## Work to be completed:
List each line of the data that holds the string "scene", please.

━━━━━━━━━━

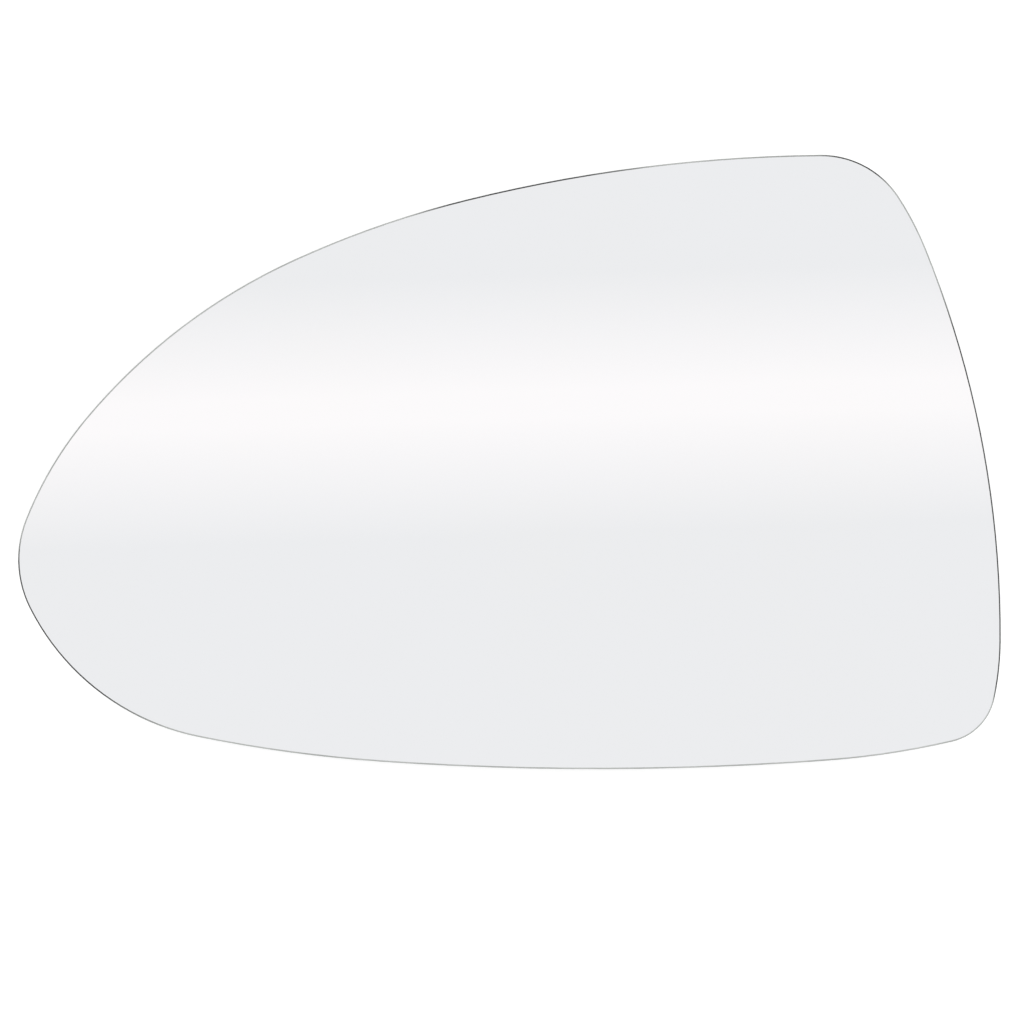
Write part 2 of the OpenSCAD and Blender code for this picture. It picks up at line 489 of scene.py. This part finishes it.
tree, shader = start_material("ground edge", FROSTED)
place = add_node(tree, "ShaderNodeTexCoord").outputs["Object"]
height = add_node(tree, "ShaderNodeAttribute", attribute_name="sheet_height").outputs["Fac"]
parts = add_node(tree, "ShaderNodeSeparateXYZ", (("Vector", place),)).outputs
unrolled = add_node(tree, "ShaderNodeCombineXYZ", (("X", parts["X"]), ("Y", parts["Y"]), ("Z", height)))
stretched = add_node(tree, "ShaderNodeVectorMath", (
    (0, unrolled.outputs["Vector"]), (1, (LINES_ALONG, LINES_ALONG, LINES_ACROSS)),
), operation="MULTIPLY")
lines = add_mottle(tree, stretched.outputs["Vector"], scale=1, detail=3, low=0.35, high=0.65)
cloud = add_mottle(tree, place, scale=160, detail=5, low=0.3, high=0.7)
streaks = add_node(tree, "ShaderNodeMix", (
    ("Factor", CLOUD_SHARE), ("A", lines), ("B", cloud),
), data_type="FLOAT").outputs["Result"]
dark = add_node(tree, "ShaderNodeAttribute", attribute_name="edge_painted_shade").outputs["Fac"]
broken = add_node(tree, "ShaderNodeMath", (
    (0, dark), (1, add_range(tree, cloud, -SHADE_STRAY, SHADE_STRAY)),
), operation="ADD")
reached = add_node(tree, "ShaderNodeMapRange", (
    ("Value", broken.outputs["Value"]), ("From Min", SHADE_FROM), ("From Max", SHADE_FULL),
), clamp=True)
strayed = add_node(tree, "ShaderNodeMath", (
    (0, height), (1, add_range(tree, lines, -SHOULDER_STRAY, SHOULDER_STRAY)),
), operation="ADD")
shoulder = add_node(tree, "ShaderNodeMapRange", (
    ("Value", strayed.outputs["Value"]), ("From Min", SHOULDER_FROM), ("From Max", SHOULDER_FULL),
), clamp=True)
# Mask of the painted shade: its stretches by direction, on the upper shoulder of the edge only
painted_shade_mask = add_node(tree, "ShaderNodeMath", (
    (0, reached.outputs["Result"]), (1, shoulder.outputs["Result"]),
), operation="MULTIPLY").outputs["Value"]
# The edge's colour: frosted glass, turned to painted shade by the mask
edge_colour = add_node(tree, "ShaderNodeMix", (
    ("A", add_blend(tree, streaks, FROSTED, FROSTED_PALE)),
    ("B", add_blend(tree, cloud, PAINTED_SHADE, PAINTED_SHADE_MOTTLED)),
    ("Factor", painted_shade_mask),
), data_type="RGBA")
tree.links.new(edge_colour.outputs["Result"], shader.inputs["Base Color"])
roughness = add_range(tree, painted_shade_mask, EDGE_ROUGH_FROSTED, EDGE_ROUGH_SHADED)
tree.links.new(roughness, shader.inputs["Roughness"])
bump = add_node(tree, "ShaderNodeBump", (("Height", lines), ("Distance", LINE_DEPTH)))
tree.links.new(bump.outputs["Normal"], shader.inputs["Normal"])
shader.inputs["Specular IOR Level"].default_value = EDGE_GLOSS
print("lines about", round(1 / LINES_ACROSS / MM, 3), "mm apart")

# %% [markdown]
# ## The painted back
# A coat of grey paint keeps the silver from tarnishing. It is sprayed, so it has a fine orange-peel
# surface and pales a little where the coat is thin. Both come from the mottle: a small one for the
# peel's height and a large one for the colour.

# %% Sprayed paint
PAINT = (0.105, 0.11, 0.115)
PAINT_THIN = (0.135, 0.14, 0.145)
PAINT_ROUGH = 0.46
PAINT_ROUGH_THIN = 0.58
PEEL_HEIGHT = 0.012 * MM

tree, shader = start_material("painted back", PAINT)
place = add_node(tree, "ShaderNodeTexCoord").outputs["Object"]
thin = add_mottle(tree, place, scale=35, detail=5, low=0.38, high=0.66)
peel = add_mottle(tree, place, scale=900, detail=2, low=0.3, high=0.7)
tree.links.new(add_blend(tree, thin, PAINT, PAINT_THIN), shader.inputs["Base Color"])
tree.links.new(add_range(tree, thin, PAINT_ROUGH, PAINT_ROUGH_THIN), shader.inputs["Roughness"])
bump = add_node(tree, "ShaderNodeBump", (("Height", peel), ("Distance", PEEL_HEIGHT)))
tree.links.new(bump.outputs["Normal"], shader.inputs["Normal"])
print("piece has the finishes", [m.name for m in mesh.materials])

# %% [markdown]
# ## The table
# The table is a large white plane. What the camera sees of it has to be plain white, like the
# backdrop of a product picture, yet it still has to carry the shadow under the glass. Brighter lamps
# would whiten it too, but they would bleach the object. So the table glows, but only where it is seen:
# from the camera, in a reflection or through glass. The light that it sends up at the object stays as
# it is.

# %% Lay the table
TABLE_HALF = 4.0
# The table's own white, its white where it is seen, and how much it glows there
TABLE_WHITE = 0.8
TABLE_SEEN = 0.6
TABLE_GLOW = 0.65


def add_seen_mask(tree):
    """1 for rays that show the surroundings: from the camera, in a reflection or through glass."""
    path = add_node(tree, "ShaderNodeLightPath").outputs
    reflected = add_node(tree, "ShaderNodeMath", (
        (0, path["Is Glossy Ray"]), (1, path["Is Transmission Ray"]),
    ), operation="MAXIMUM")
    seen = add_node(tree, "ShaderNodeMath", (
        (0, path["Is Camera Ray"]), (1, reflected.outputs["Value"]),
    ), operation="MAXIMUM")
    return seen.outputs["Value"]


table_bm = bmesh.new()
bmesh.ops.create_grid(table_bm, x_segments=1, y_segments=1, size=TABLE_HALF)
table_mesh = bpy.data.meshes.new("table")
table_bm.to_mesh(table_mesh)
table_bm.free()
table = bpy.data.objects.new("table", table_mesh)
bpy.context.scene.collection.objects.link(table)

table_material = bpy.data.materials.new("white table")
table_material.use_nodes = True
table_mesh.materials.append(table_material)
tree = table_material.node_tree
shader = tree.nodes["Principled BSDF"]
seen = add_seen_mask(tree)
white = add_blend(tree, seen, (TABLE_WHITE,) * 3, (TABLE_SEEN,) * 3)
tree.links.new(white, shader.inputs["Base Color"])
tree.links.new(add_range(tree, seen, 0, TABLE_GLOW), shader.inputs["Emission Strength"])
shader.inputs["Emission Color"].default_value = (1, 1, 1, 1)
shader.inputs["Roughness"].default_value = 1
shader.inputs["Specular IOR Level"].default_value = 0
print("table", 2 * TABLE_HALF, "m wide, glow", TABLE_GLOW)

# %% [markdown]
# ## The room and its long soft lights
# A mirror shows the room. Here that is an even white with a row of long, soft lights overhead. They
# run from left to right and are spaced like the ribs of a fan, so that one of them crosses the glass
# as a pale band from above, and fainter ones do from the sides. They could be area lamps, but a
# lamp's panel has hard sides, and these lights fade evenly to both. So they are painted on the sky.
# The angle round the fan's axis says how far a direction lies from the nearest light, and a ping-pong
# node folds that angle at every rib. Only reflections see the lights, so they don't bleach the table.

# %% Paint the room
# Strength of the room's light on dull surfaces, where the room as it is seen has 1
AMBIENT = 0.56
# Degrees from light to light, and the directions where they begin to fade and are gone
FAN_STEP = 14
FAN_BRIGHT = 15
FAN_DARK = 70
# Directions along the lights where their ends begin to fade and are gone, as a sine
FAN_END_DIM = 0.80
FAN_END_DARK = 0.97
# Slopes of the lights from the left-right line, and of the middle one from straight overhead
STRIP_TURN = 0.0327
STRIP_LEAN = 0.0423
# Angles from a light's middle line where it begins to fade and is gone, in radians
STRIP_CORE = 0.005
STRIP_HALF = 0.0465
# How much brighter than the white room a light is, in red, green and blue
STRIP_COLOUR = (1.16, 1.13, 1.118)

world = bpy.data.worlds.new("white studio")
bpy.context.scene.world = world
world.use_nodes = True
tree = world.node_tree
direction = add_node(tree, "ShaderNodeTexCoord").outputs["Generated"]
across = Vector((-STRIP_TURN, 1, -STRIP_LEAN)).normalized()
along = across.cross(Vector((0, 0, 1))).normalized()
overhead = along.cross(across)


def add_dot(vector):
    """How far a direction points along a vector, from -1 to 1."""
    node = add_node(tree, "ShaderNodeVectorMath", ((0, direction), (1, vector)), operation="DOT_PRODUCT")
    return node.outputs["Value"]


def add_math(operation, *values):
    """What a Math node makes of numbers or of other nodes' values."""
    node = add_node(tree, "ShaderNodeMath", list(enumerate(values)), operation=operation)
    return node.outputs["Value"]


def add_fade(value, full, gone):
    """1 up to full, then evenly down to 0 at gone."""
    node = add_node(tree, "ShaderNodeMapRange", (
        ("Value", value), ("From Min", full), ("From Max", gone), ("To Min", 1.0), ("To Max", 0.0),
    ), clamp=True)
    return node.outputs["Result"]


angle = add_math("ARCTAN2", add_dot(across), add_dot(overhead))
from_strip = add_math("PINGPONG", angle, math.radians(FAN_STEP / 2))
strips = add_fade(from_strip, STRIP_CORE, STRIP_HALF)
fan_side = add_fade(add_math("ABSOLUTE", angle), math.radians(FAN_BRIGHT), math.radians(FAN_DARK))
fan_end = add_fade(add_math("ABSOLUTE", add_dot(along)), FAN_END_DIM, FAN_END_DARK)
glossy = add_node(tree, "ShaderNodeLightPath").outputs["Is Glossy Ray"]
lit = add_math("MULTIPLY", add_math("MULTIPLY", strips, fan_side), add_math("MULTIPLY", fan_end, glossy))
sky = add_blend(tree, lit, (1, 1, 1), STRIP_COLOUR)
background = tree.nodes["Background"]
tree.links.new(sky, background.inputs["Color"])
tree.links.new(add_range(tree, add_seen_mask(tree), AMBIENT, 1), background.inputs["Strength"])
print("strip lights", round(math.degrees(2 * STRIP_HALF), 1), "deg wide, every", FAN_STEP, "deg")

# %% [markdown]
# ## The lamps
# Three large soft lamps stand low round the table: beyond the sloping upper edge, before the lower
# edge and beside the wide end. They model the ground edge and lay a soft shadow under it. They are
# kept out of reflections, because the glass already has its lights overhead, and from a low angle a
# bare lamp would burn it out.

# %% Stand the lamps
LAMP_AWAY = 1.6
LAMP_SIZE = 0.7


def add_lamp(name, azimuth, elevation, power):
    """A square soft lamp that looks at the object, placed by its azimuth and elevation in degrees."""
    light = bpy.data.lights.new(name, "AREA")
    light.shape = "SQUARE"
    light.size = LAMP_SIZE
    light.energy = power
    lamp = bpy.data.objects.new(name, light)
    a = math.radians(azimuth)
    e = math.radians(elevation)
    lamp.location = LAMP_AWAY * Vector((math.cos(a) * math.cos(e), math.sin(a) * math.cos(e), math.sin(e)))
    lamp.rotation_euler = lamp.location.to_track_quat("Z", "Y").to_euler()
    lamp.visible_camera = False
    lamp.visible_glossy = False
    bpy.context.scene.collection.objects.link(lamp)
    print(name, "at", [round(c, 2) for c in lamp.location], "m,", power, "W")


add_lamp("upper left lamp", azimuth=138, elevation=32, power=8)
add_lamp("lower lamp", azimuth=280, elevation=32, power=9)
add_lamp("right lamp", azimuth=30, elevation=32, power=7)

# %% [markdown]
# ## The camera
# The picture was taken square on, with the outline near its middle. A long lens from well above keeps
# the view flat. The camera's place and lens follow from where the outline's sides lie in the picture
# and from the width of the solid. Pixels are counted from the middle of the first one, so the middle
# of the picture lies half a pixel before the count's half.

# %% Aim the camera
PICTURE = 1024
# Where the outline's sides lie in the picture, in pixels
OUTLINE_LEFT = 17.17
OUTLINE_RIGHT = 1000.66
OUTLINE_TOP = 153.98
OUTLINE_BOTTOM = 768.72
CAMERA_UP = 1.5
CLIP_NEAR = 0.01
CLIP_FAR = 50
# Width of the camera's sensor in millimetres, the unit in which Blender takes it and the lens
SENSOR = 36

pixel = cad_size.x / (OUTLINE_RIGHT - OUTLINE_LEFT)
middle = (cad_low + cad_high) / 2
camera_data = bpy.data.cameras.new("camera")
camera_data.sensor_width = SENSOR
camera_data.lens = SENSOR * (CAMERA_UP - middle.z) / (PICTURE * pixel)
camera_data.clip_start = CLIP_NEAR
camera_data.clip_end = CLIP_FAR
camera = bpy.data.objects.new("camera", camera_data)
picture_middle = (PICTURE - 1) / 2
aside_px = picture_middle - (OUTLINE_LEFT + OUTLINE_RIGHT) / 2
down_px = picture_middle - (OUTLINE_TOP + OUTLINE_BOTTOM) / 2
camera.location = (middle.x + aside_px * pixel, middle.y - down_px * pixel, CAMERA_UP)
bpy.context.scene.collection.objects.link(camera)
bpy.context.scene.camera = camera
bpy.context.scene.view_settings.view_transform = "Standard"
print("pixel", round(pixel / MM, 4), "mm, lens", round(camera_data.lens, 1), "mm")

━━━━━━━━━━

## Finished exercise:
Write part 2 of the OpenSCAD and Blender code for this picture. It picks up at line 489 of scene.py. This part finishes it.
bpy.context.scene.collection.objects.link(table)
bpy.context.scene.world = world
    bpy.context.scene.collection.objects.link(lamp)
bpy.context.scene.collection.objects.link(camera)
bpy.context.scene.camera = camera
bpy.context.scene.view_settings.view_transform = "Standard"